Dataset records –
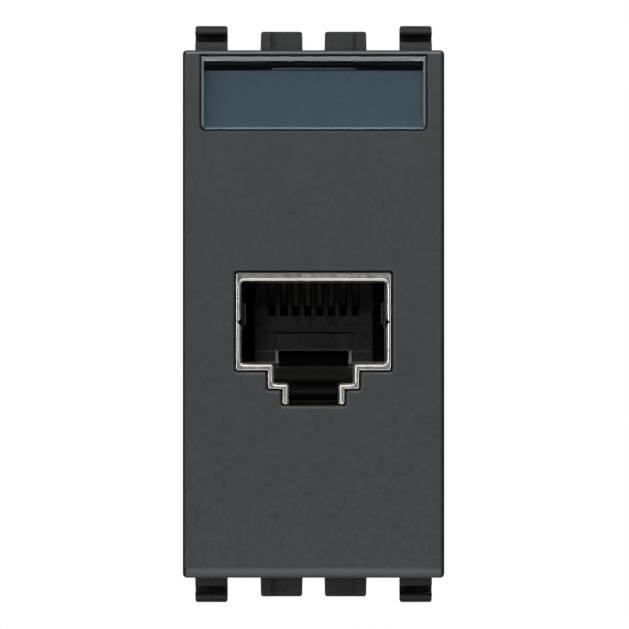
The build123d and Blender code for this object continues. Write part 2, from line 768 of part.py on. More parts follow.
def contact(index):
    """One wire: soldered tail, leg along the trough, fold at the front and sprung arm into the comb."""
    root_z = contact_root(index)
    bend_y = HOUSING_BACK - CONTACT_BEND
    fold_y = HOUSING_FRONT + NOSE_WALL + FOLD_GAP + CONTACT_THICK / 2
    tip_y = COMB_FACE + COMB_SLOT_DEPTH - ARM_TIP_INSET
    step = [(bend_y, root_z), (bend_y - CONTACT_STAGGER, LEG_Z)] if root_z > LEG_Z else []
    points = [(BOARD_BACK + TAIL_LENGTH, root_z)] + step
    points += [(fold_y, LEG_Z), (fold_y, LEG_Z - 2 * FOLD_RADIUS), (tip_y, COMB_SLOT_FOOT + ARM_TIP_RISE)]
    radii = [CONTACT_BEND] * len(step) + [FOLD_RADIUS] * 2
    path = Plane.YZ.offset(contact_places()[index]) * FilletPolyline(*points, radius=radii)
    return bent_strip(path, (1, 0, 0), CONTACT_WIDTH, CONTACT_THICK)


def spring_crown_y():
    return HOUSING_FRONT + SPRING_CROWN_BACK


def spring_root_x():
    return CORE_HALF - SPRING_THICK / 2 - FIT


def ground_spring():
    """The right side spring: its root stands at the wall of the shell, its crown in the cavity."""
    root_x = spring_root_x()
    crown_x = CAVITY_HALF - SPRING_CROWN
    back = HOUSING_BACK
    crown_y = spring_crown_y()
    tip = (crown_x + SPRING_CROWN / 4, crown_y - SPRING_TIP_LENGTH)
    points = [(root_x, back), (root_x, back - SPRING_ROOT_LENGTH), (crown_x, crown_y), tip]
    path = FilletPolyline(*points, radius=[SPRING_ROOT_LENGTH / 2, SPRING_TIP_LENGTH / 2])
    return bent_strip(path, (0, 0, 1), SPRING_HEIGHT, SPRING_THICK)


def board_hole(x, z, width, thickness, gap):
    """A hole that clears a wire or pin of rectangular section, with few sides as there are many."""
    radius = (width**2 + thickness**2) ** 0.5 / 2 + gap
    hole = Pos(x, z) * RegularPolygon(radius, BOARD_HOLE_SIDES, major_radius=False)
    return slab(hole, BOARD_FRONT, BOARD_BACK)


def circuit_board():
    board = box_around(CORE_HALF, BOARD_FRONT, BOARD_BACK, CORE_FOOT, CORE_TOP)
    for index, place in enumerate(contact_places()):
        board -= board_hole(place, contact_root(index), CONTACT_WIDTH, CONTACT_THICK, TAIL_HOLE_GAP)
    for x, z in terminal_places():
        board -= board_hole(x, z, BLADE_THICK, PIN_WIDTH, FIT)
    return board


def groove_cut(z):
    """A wire groove across both towers, with a widened mouth."""
    back, half = TOWER_BACK, GROOVE_WIDTH / 2
    wide = half + GROOVE_MOUTH
    side = make_face(
        Polyline(
            (back - GROOVE_DEPTH, z - half),
            (back - GROOVE_DEPTH, z + half),
            (back - 2 * GROOVE_MOUTH, z + half),
            (back, z + wide),
            (back, z - wide),
            (back - 2 * GROOVE_MOUTH, z - half),
            close=True,
        )
    )
    return profile(side, -CORE_HALF, CORE_HALF)


def idc_block():
    block_part = box_around(CORE_HALF, BLOCK_FRONT, TOWER_BACK, CORE_FOOT, CORE_TOP)
    block_part -= box_around(CHANNEL_WIDTH / 2, BLADE_FOOT, TOWER_BACK, CORE_FOOT, CORE_TOP)
    tail_reach = TAIL_LENGTH + 2 * TAIL_HOLE_GAP
    block_part -= box_around(
        TROUGH_HALF,
        BLOCK_FRONT,
        BLOCK_FRONT + tail_reach,
        LEG_Z - CONTACT_THICK - TAIL_HOLE_GAP,
        LEG_Z + CONTACT_STAGGER + CONTACT_THICK + TAIL_HOLE_GAP,
    )
    slot_half, slot_side = BLADE_WIDTH / 2 + FIT, BLADE_THICK / 2 + FIT
    pin_half = PIN_WIDTH / 2 + FIT
    for x, z in terminal_places():
        left, right = x - slot_side, x + slot_side
        block_part -= block(left, right, BLADE_FOOT, TOWER_BACK, z - slot_half, z + slot_half)
        block_part -= block(left, right, BLOCK_FRONT, BLADE_FOOT, z - pin_half, z + pin_half)
    for z in {z for _, z in terminal_places()}:
        block_part -= groove_cut(z)
    return block_part


def terminal(x, z):
    """A forked blade, with a pin through the base and the board."""
    half, slot = BLADE_WIDTH / 2, BLADE_SLOT / 2
    tip = BLADE_FOOT + BLADE_RISE
    shape = window(BLADE_FOOT, tip, z - half, z + half)
    shape += window(BOARD_FRONT, BLADE_FOOT, z - PIN_WIDTH / 2, z + PIN_WIDTH / 2)
    shape -= make_face(
        Polyline(
            (tip - BLADE_SLOT_DEPTH, z - slot),
            (tip - BLADE_SLOT_DEPTH, z + slot),
            (tip - BLADE_MOUTH, z + slot),
            (tip, z + slot + BLADE_MOUTH),
            (tip, z - slot - BLADE_MOUTH),
            (tip - BLADE_MOUTH, z - slot),
            close=True,
        )
    )
    return profile(shape, x - BLADE_THICK / 2, x + BLADE_THICK / 2)


def wire_cap():
    back = CAP_FRONT + CAP_THICK
    cap = box_around(CORE_HALF, CAP_FRONT, back, CORE_FOOT, CORE_TOP, SHELL_CORNER)
    cap -= rear_bore(0, SHELL_MIDDLE, CAP_HOLE / 2, CAP_FRONT, back)
    tooth_half = TOOTH_WIDTH / 2
    for x, z in terminal_places():
        side = x / abs(x)
        inner, outer = sorted((side * (CHANNEL_WIDTH / 2 + FIT), side * CORE_HALF))
        bar = block(inner, outer, CAP_FRONT - TOOTH_LENGTH, CAP_FRONT, z - tooth_half, z + tooth_half)
        gap = block(
            x - TOOTH_SPLIT / 2,
            x + TOOTH_SPLIT / 2,
            CAP_FRONT - TOOTH_LENGTH,
            CAP_FRONT,
            z - tooth_half,
            z + tooth_half,
        )
        cap += bar - gap
    return cap - rear_bore(0, SHELL_MIDDLE, CAP_HOLE / 2, CAP_FRONT - TOOTH_LENGTH, back)


def rear_door():
    half, back = SHELL_HALF, DOOR_FRONT + DOOR_THICK
    reach = half + CHEEK_GAP + CHEEK_THICK
    plate = box_around(reach, DOOR_FRONT, back, SHELL_FOOT, SHELL_TOP, SHELL_CORNER)
    notch = window(-DOOR_NOTCH / 2, DOOR_NOTCH / 2, SHELL_FOOT, SHELL_MIDDLE)
    notch += Pos(0, SHELL_MIDDLE) * Circle(DOOR_NOTCH / 2)
    plate -= slab(notch, DOOR_FRONT, back)
    cheek = block(
        half + CHEEK_GAP,
        reach,
        DOOR_FRONT - CHEEK_DEPTH,
        back - DOOR_THICK / 2,
        SHELL_MIDDLE - CHEEK_HEIGHT / 2,
        SHELL_MIDDLE + CHEEK_HEIGHT / 2,
    )
    ear_inner = EAR_SPREAD / 2 - EAR_WIDTH / 2
    right = ear_inner - KNUCKLE_GAP
    eye = Pos(HINGE_Y, HINGE_Z) * Circle(HINGE_RADIUS)
    arm = window(HINGE_Y, back, HINGE_Z - HINGE_RADIUS, HINGE_Z)
    arm += window(DOOR_FRONT, back, SHELL_TOP - DOOR_THICK, HINGE_Z)
    bore = Pos(HINGE_Y, HINGE_Z) * Circle(HINGE_PIN / 2 + HINGE_RUN)
    knuckle = profile(eye + arm - bore, right - EAR_WIDTH, right)
    return plate + both_sides(cheek + knuckle)


def hinge_pin():
    half = EAR_SPREAD / 2 + EAR_WIDTH / 2 + PIN_OVERHANG
    return profile(Pos(HINGE_Y, HINGE_Z) * Circle(HINGE_PIN / 2), -half, half)


def write(name, part):
    export_step(part, f"parts/{name}.step")


def main():
    os.makedirs("parts", exist_ok=True)
    spring = ground_spring()
    pieces = {
        "front_cover": front_cover(),
        "label_window": label_window(),
        "label_card": label_card(),
        "carrier": carrier(),
        "shield_shell": shield_shell(),
        "jack_housing": jack_housing(),
        "ground_spring_right": spring,
        "ground_spring_left": mirror(spring, about=Plane.YZ),
        "circuit_board": circuit_board(),
        "idc_block": idc_block(),
        "wire_cap": wire_cap(),
        "rear_door": rear_door(),
        "hinge_pin": hinge_pin(),
    }
    pieces |= {f"contact_{index + 1}": contact(index) for index in range(CONTACT_COUNT)}
    pieces |= {f"idc_{index + 1}": terminal(x, z) for index, (x, z) in enumerate(terminal_places())}
    for name, piece in pieces.items():
        write(name, piece)


main()
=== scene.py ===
import math

import bpy
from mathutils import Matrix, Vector


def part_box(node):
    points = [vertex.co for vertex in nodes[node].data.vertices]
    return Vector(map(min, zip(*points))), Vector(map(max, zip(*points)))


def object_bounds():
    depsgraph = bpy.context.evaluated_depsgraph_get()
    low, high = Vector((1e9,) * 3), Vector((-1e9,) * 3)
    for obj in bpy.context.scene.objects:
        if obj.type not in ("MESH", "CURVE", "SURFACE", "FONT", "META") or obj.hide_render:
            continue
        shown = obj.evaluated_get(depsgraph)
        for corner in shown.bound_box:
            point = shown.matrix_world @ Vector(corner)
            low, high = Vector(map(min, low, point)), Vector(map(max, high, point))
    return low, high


# The frame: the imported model, in metres, with +Z up and the face towards -Y
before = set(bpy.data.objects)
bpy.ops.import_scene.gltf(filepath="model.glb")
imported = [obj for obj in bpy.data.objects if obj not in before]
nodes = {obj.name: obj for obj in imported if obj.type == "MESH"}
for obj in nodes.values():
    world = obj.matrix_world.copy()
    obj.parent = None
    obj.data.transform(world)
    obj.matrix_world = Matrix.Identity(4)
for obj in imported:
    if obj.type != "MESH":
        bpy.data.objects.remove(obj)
cad_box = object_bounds()
MM = 0.001
WIRES = 8

# Camera: square on to the face, far enough away for a flat view
FACE_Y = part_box("front_cover")[0].y
CAMERA_DISTANCE = 2.0
VIEW_WIDTH = 53.4 * MM
CAMERA_SHIFT_X = 0.08 * MM
CAMERA_SHIFT_Z = -0.04 * MM
SENSOR_WIDTH = 36.0

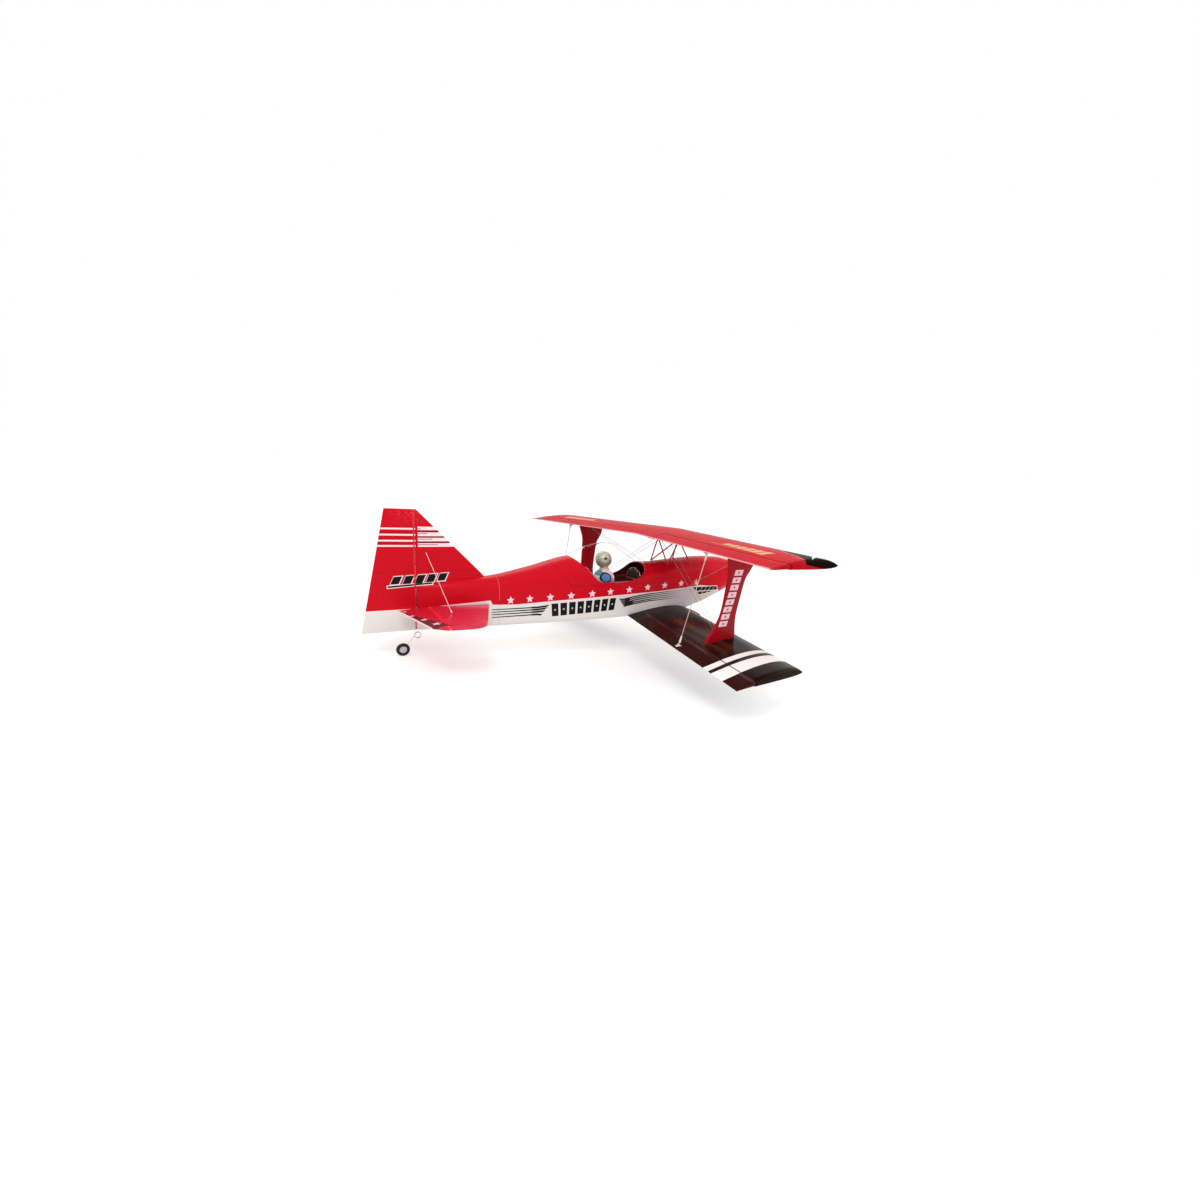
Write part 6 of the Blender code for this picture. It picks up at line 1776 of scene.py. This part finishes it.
# ---------------------------------------------------------------------------------------------
# Floor, light and camera
# ---------------------------------------------------------------------------------------------
def build_stage():
    """Pale floor, soft studio light and the camera at the photograph's viewing angle."""
    bm = bmesh.new()
    bmesh.ops.create_grid(bm, x_segments=2, y_segments=2, size=30.0)
    mesh = bpy.data.meshes.new("floor")
    bm.to_mesh(mesh)
    bm.free()
    floor = bpy.data.objects.new("floor", mesh)
    bpy.context.scene.collection.objects.link(floor)
    pale = bpy.data.materials.new("floor_pale")
    pale.use_nodes = True
    shader = pale.node_tree.nodes["Principled BSDF"]
    shader.inputs["Base Color"].default_value = (0.62, 0.62, 0.62, 1.0)
    shader.inputs["Roughness"].default_value = 0.95
    shader.inputs["Specular IOR Level"].default_value = 0.0
    shader.inputs["Emission Color"].default_value = (1.0, 1.0, 1.0, 1.0)
    shader.inputs["Emission Strength"].default_value = 0.45
    mesh.materials.append(pale)

    world = bpy.data.worlds.new("studio")
    world.use_nodes = True
    world.node_tree.nodes["Background"].inputs["Color"].default_value = (1.0, 1.0, 1.0, 1.0)
    world.node_tree.nodes["Background"].inputs["Strength"].default_value = 1.0
    bpy.context.scene.world = world

    def area(name, at, target, size, power):
        light = bpy.data.lights.new(name, "AREA")
        light.shape = "DISK"
        light.size = size
        light.energy = power
        lamp = bpy.data.objects.new(name, light)
        lamp.location = at
        lamp.rotation_euler = (Vector(target) - Vector(at)).to_track_quat("-Z", "Y").to_euler()
        bpy.context.scene.collection.objects.link(lamp)

    area("key", (-1.6, -2.2, 3.0), (0.0, 0.0, 0.15), 1.4, 44.0)
    area("fill", (2.4, -1.6, 2.2), (0.0, 0.0, 0.15), 2.0, 10.0)
    area("back", (0.6, 2.6, 2.8), (0.0, 0.0, 0.2), 1.8, 14.0)

    camera = bpy.data.cameras.new("camera")
    camera.lens = 16.497
    camera.sensor_width = 36.0
    camera.shift_x = -0.05642
    camera.shift_y = 0.00378
    camera.clip_start = 0.05
    camera.clip_end = 200.0
    camera.dof.use_dof = False
    right = Vector((0.8164466, -0.57363686, 0.06599781))
    up = Vector((0.0653095, 0.20530356, 0.97651683))
    ahead = Vector((0.57371563, 0.79296356, -0.20508333))
    turn = Matrix((right, up, -ahead)).transposed().to_4x4()
    eye = bpy.data.objects.new("camera", camera)
    bpy.context.scene.collection.objects.link(eye)
    eye.matrix_world = DATUM @ Matrix.Translation(Vector((-0.9384, -1.213, 0.3156))) @ turn
    bpy.context.scene.camera = eye
    bpy.context.scene.view_settings.view_transform = "Standard"


build_wings()
build_fuselage()
build_tail()
build_struts()
build_controls()
build_power()
build_landing_gear()
build_stage()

Description of the task – From the line that contains "contact(index) for index" through the line that contains "shown = obj.evaluated_get(depsgraph)", reproduce every line exactly, both end lines included.

Response to the task –
    pieces |= {f"contact_{index + 1}": contact(index) for index in range(CONTACT_COUNT)}
    pieces |= {f"idc_{index + 1}": terminal(x, z) for index, (x, z) in enumerate(terminal_places())}
    for name, piece in pieces.items():
        write(name, piece)


main()
=== scene.py ===
import math

import bpy
from mathutils import Matrix, Vector


def part_box(node):
    points = [vertex.co for vertex in nodes[node].data.vertices]
    return Vector(map(min, zip(*points))), Vector(map(max, zip(*points)))


def object_bounds():
    depsgraph = bpy.context.evaluated_depsgraph_get()
    low, high = Vector((1e9,) * 3), Vector((-1e9,) * 3)
    for obj in bpy.context.scene.objects:
        if obj.type not in ("MESH", "CURVE", "SURFACE", "FONT", "META") or obj.hide_render:
            continue
        shown = obj.evaluated_get(depsgraph)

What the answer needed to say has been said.